▶ **Work to be completed**: Reproduce precisely the lines between the start of the data below and the line with "collar_wall = 2.2; // [1.5:0.1:2.4]", both included.

▶ **Material provided**:

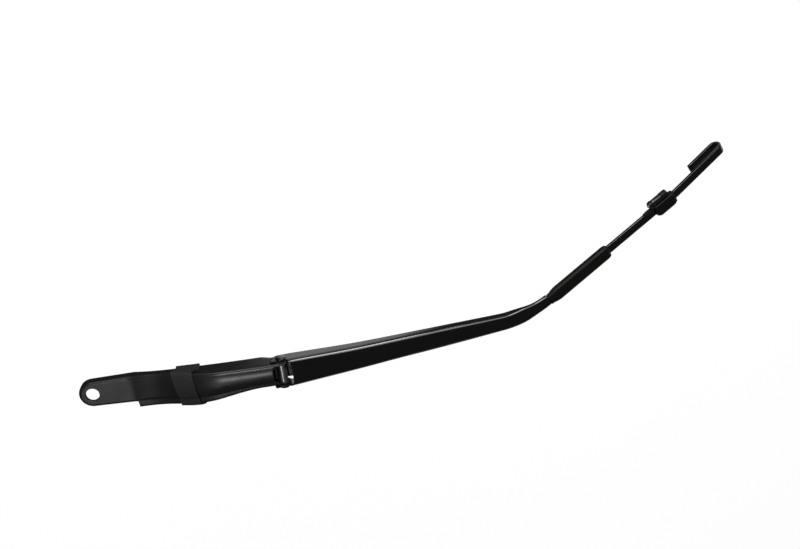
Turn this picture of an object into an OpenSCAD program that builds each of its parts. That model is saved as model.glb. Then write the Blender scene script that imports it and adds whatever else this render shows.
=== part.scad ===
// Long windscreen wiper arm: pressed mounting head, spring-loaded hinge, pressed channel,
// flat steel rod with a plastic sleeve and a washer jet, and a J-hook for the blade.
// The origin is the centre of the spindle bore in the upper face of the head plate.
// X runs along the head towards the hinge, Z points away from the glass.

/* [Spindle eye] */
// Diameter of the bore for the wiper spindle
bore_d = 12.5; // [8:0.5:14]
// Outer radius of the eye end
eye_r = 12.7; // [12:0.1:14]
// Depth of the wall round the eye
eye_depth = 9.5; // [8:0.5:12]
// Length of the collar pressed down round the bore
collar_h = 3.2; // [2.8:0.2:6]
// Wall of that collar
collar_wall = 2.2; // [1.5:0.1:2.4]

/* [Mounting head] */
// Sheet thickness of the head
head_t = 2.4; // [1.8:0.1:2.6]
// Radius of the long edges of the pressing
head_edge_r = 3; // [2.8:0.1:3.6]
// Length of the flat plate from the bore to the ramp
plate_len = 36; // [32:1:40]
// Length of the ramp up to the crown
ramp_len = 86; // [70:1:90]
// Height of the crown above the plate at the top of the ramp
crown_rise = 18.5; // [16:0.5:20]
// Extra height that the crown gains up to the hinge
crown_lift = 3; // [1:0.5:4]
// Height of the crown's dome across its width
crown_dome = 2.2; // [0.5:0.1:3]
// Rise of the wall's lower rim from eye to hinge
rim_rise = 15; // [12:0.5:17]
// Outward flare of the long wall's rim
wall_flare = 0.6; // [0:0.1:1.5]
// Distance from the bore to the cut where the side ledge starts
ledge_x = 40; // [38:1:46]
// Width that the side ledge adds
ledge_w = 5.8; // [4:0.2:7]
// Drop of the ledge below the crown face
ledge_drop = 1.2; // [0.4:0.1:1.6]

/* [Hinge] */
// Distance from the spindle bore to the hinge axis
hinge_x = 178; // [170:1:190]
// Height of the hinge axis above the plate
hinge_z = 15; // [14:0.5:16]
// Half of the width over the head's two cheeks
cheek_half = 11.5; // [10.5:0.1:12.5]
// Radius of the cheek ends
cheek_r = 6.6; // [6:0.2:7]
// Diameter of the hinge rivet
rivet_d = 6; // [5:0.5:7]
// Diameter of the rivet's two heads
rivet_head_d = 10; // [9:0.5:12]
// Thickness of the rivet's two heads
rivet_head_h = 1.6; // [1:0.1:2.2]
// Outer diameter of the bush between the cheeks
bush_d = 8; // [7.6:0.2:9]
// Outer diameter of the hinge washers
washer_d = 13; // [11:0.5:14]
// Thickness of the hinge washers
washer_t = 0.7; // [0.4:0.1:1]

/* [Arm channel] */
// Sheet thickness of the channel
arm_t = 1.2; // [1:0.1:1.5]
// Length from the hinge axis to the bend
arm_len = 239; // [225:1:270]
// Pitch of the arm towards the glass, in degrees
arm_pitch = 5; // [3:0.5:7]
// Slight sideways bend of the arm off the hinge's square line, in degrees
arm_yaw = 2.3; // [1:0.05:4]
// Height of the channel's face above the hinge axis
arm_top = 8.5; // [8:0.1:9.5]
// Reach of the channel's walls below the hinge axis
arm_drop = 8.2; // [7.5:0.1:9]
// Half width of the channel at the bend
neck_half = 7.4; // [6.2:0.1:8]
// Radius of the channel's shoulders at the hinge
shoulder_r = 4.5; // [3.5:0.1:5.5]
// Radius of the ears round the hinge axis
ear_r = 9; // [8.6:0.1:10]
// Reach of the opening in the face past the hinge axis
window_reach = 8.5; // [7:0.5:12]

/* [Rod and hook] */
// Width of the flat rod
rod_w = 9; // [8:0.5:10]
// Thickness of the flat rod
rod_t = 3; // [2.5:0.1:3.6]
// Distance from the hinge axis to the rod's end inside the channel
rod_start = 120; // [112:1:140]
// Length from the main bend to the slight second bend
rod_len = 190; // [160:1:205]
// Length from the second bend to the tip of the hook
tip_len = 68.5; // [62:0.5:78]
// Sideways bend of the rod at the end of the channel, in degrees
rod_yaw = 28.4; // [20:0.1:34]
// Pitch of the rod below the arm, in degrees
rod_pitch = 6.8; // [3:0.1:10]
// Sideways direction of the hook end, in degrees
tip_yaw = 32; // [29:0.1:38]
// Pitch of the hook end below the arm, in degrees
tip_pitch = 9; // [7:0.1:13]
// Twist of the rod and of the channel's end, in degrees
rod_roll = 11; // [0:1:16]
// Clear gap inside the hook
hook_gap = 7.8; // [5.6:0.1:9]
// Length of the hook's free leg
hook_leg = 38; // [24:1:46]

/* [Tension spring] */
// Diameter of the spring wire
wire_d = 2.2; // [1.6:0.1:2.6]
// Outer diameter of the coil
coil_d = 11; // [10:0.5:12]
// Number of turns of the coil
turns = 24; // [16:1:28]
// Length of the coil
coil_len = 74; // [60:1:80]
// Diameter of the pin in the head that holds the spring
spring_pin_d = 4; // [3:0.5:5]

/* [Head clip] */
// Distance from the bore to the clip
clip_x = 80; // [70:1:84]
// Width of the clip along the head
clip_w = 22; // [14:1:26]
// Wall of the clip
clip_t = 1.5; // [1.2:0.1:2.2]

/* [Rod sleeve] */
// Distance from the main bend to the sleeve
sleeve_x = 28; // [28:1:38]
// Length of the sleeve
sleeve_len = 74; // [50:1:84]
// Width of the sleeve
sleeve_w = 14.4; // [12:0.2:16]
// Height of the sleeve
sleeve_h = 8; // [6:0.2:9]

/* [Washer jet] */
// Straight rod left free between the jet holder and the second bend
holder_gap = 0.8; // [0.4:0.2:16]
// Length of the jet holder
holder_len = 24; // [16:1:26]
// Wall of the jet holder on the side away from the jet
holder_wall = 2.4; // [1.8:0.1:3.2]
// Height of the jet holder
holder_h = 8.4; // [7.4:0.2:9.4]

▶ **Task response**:
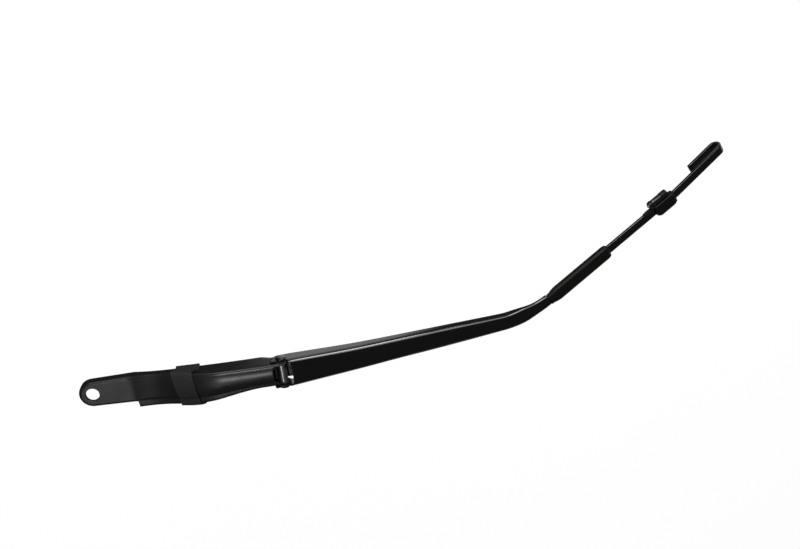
Turn this picture of an object into an OpenSCAD program that builds each of its parts. That model is saved as model.glb. Then write the Blender scene script that imports it and adds whatever else this render shows.
=== part.scad ===
// Long windscreen wiper arm: pressed mounting head, spring-loaded hinge, pressed channel,
// flat steel rod with a plastic sleeve and a washer jet, and a J-hook for the blade.
// The origin is the centre of the spindle bore in the upper face of the head plate.
// X runs along the head towards the hinge, Z points away from the glass.

/* [Spindle eye] */
// Diameter of the bore for the wiper spindle
bore_d = 12.5; // [8:0.5:14]
// Outer radius of the eye end
eye_r = 12.7; // [12:0.1:14]
// Depth of the wall round the eye
eye_depth = 9.5; // [8:0.5:12]
// Length of the collar pressed down round the bore
collar_h = 3.2; // [2.8:0.2:6]
// Wall of that collar
collar_wall = 2.2; // [1.5:0.1:2.4]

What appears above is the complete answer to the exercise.